## Supplied material
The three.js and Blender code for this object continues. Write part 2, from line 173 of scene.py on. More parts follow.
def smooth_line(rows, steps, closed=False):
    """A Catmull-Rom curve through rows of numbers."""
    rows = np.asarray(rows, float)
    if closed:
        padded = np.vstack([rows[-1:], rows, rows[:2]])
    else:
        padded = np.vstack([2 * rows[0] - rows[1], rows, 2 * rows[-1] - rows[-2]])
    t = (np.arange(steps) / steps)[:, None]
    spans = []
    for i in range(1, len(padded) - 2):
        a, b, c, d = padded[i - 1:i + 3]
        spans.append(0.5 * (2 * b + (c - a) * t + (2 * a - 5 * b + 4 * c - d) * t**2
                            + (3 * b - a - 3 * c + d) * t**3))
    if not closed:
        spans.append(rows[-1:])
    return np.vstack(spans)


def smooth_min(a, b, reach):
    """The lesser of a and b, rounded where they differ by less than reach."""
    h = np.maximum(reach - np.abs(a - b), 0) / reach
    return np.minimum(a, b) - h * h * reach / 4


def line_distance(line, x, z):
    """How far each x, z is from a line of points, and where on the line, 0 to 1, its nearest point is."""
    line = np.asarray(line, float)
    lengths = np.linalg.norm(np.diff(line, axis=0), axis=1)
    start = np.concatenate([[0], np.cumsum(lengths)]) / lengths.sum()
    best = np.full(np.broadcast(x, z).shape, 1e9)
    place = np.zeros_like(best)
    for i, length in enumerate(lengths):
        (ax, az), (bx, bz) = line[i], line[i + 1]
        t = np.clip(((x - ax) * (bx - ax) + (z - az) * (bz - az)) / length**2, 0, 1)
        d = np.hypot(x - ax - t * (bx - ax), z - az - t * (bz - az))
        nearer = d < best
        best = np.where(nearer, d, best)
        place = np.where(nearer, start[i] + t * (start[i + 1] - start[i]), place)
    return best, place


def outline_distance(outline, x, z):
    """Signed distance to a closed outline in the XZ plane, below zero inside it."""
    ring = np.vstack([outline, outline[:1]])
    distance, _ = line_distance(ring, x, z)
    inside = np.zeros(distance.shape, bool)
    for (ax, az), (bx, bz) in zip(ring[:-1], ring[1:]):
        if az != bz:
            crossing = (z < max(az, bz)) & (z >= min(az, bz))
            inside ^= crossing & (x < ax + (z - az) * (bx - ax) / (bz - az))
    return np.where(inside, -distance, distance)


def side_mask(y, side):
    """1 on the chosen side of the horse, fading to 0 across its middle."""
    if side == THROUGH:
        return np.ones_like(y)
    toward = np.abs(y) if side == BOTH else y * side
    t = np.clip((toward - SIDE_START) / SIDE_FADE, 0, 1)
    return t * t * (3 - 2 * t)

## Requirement
Output the full listing without altering anything.

## Task response
The three.js and Blender code for this object continues. Write part 2, from line 173 of scene.py on. More parts follow.
def smooth_line(rows, steps, closed=False):
    """A Catmull-Rom curve through rows of numbers."""
    rows = np.asarray(rows, float)
    if closed:
        padded = np.vstack([rows[-1:], rows, rows[:2]])
    else:
        padded = np.vstack([2 * rows[0] - rows[1], rows, 2 * rows[-1] - rows[-2]])
    t = (np.arange(steps) / steps)[:, None]
    spans = []
    for i in range(1, len(padded) - 2):
        a, b, c, d = padded[i - 1:i + 3]
        spans.append(0.5 * (2 * b + (c - a) * t + (2 * a - 5 * b + 4 * c - d) * t**2
                            + (3 * b - a - 3 * c + d) * t**3))
    if not closed:
        spans.append(rows[-1:])
    return np.vstack(spans)


def smooth_min(a, b, reach):
    """The lesser of a and b, rounded where they differ by less than reach."""
    h = np.maximum(reach - np.abs(a - b), 0) / reach
    return np.minimum(a, b) - h * h * reach / 4


def line_distance(line, x, z):
    """How far each x, z is from a line of points, and where on the line, 0 to 1, its nearest point is."""
    line = np.asarray(line, float)
    lengths = np.linalg.norm(np.diff(line, axis=0), axis=1)
    start = np.concatenate([[0], np.cumsum(lengths)]) / lengths.sum()
    best = np.full(np.broadcast(x, z).shape, 1e9)
    place = np.zeros_like(best)
    for i, length in enumerate(lengths):
        (ax, az), (bx, bz) = line[i], line[i + 1]
        t = np.clip(((x - ax) * (bx - ax) + (z - az) * (bz - az)) / length**2, 0, 1)
        d = np.hypot(x - ax - t * (bx - ax), z - az - t * (bz - az))
        nearer = d < best
        best = np.where(nearer, d, best)
        place = np.where(nearer, start[i] + t * (start[i + 1] - start[i]), place)
    return best, place


def outline_distance(outline, x, z):
    """Signed distance to a closed outline in the XZ plane, below zero inside it."""
    ring = np.vstack([outline, outline[:1]])
    distance, _ = line_distance(ring, x, z)
    inside = np.zeros(distance.shape, bool)
    for (ax, az), (bx, bz) in zip(ring[:-1], ring[1:]):
        if az != bz:
            crossing = (z < max(az, bz)) & (z >= min(az, bz))
            inside ^= crossing & (x < ax + (z - az) * (bx - ax) / (bz - az))
    return np.where(inside, -distance, distance)


def side_mask(y, side):
    """1 on the chosen side of the horse, fading to 0 across its middle."""
    if side == THROUGH:
        return np.ones_like(y)
    toward = np.abs(y) if side == BOTH else y * side
    t = np.clip((toward - SIDE_START) / SIDE_FADE, 0, 1)
    return t * t * (3 - 2 * t)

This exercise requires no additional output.